▶ **Set task**
Locate each line with the string "that" in the listing below and copy it.

Stored entries:
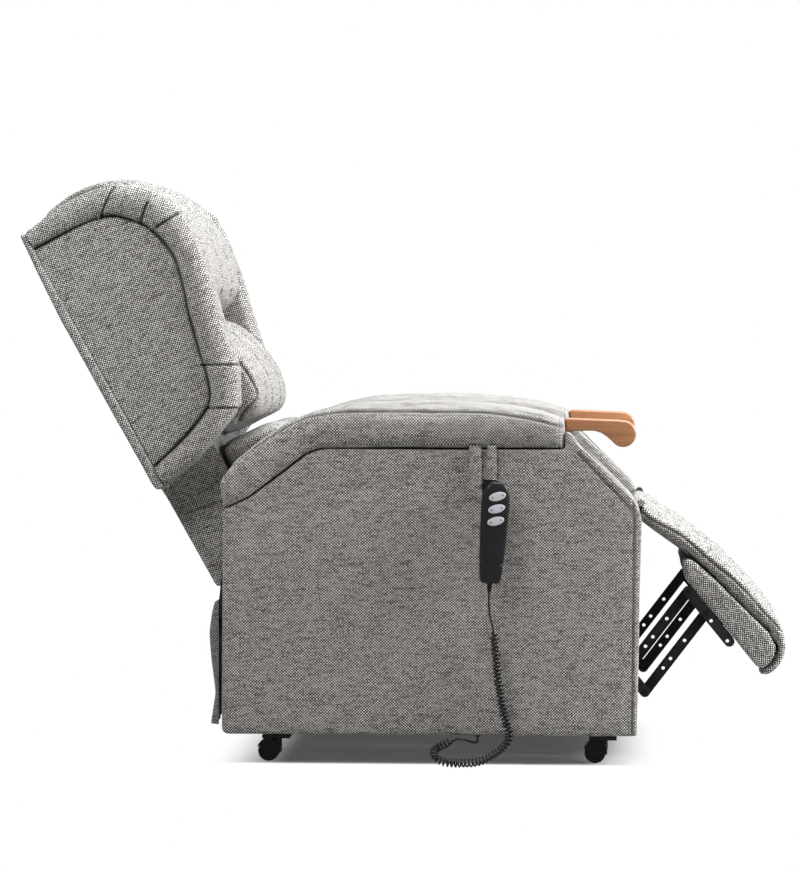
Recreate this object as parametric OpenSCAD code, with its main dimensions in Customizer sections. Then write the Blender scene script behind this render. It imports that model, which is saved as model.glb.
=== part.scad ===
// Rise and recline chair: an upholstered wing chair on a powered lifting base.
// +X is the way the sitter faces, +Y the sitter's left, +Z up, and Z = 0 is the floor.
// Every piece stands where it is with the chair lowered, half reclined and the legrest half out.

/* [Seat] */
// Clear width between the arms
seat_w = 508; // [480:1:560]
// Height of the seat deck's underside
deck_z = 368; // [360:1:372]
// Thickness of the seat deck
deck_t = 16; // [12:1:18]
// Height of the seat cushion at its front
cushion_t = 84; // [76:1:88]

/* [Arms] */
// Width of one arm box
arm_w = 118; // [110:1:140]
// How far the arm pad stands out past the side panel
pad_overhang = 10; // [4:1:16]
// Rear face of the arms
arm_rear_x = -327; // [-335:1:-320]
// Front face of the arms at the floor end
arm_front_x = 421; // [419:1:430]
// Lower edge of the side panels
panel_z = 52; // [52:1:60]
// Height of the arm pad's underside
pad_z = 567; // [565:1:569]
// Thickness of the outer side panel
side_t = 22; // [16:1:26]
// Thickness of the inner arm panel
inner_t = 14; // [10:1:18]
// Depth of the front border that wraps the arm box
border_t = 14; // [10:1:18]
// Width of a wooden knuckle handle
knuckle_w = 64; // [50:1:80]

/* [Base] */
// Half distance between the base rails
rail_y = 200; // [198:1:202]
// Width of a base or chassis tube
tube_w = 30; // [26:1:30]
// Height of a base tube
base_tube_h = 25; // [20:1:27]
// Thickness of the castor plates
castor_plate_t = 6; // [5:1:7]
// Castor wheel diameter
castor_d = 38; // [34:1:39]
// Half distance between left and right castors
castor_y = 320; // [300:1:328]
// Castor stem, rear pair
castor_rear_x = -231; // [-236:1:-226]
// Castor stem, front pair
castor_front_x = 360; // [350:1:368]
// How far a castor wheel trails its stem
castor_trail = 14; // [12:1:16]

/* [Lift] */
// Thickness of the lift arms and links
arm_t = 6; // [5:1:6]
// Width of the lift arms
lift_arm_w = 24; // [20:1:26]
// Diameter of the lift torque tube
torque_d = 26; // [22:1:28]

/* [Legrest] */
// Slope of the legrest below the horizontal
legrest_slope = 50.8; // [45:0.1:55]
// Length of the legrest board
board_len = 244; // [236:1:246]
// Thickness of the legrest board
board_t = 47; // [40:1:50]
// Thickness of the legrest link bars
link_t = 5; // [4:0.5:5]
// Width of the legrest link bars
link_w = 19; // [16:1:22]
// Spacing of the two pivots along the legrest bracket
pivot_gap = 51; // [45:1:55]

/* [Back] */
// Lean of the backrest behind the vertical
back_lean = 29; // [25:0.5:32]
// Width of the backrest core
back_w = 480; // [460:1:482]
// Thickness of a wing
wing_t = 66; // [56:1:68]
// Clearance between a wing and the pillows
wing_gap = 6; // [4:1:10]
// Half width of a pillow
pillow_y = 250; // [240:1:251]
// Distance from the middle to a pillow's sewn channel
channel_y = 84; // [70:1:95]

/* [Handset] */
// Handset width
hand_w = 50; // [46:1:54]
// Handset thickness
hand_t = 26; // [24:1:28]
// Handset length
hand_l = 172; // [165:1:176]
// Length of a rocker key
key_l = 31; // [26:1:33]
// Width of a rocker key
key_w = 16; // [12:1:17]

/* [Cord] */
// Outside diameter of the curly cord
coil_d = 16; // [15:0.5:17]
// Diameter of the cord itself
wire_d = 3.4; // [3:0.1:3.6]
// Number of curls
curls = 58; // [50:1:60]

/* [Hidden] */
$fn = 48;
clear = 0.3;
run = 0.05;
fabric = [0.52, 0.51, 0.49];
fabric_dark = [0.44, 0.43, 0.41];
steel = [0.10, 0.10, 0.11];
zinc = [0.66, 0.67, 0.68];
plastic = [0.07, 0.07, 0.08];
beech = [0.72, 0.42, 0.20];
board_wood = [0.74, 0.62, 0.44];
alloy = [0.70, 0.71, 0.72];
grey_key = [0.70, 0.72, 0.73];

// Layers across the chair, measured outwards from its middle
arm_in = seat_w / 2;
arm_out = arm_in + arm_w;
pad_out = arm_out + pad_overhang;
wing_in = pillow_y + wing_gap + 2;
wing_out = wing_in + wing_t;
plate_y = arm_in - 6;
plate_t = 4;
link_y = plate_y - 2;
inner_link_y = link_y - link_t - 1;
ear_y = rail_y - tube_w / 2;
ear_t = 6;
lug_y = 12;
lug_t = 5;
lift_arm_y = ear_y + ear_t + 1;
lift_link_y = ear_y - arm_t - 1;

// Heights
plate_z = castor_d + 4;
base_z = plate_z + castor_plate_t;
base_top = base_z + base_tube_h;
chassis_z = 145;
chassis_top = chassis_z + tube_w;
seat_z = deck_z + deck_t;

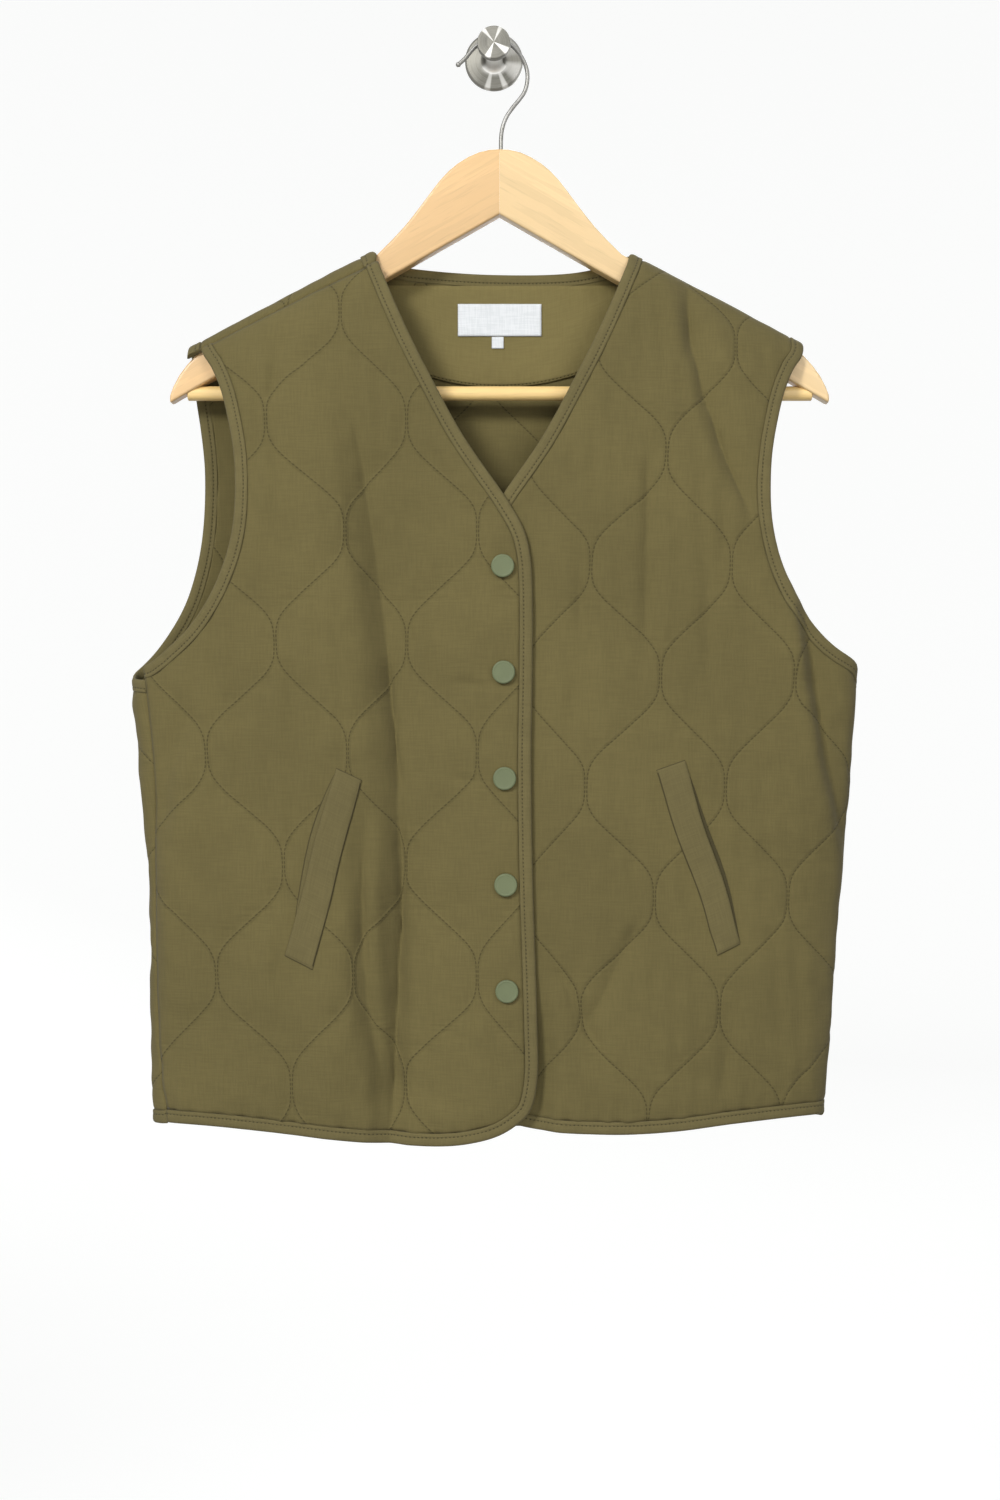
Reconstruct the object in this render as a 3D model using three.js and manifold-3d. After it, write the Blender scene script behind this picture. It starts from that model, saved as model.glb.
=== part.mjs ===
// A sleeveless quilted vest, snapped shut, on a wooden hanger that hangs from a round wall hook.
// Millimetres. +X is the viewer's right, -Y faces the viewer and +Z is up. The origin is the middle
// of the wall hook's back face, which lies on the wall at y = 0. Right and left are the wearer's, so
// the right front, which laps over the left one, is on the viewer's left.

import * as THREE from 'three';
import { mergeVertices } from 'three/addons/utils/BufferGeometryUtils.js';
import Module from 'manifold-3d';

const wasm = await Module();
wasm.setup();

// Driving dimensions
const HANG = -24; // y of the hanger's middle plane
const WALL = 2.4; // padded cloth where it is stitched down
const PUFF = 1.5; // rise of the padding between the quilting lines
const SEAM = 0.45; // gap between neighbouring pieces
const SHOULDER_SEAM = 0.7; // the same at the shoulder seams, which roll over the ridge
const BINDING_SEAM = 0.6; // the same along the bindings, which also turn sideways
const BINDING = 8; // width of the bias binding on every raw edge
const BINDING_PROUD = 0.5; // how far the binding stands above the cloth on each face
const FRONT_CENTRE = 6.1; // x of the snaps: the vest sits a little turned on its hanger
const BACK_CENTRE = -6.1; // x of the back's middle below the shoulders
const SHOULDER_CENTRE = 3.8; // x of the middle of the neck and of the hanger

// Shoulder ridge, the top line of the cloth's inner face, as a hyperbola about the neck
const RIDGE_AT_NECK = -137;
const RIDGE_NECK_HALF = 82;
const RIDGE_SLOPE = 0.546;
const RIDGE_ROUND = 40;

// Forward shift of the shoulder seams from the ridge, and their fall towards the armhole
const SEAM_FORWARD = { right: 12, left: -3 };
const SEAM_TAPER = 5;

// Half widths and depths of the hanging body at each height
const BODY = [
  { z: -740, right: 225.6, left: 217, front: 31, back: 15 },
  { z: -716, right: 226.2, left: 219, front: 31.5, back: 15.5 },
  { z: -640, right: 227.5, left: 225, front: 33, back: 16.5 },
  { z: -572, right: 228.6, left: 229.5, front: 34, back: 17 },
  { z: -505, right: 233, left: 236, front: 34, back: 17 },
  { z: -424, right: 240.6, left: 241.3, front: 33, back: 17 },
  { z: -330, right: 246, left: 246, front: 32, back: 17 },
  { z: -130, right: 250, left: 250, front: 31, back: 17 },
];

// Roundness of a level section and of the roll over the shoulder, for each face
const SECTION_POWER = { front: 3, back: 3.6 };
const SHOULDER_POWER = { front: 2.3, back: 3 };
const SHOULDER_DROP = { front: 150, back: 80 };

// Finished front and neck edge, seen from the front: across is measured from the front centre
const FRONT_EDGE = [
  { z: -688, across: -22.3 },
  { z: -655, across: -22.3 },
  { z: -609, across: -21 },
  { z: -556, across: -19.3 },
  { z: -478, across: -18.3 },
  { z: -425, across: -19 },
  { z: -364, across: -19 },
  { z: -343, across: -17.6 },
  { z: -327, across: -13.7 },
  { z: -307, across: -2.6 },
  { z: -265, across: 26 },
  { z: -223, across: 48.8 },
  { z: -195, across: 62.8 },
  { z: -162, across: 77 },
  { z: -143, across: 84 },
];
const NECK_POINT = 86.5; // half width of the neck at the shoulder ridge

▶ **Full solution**
Recreate this object as parametric OpenSCAD code, with its main dimensions in Customizer sections. Then write the Blender scene script behind this render. It imports that model, which is saved as model.glb.
// Depth of the front border that wraps the arm box
Reconstruct the object in this render as a 3D model using three.js and manifold-3d. After it, write the Blender scene script behind this picture. It starts from that model, saved as model.glb.
// A sleeveless quilted vest, snapped shut, on a wooden hanger that hangs from a round wall hook.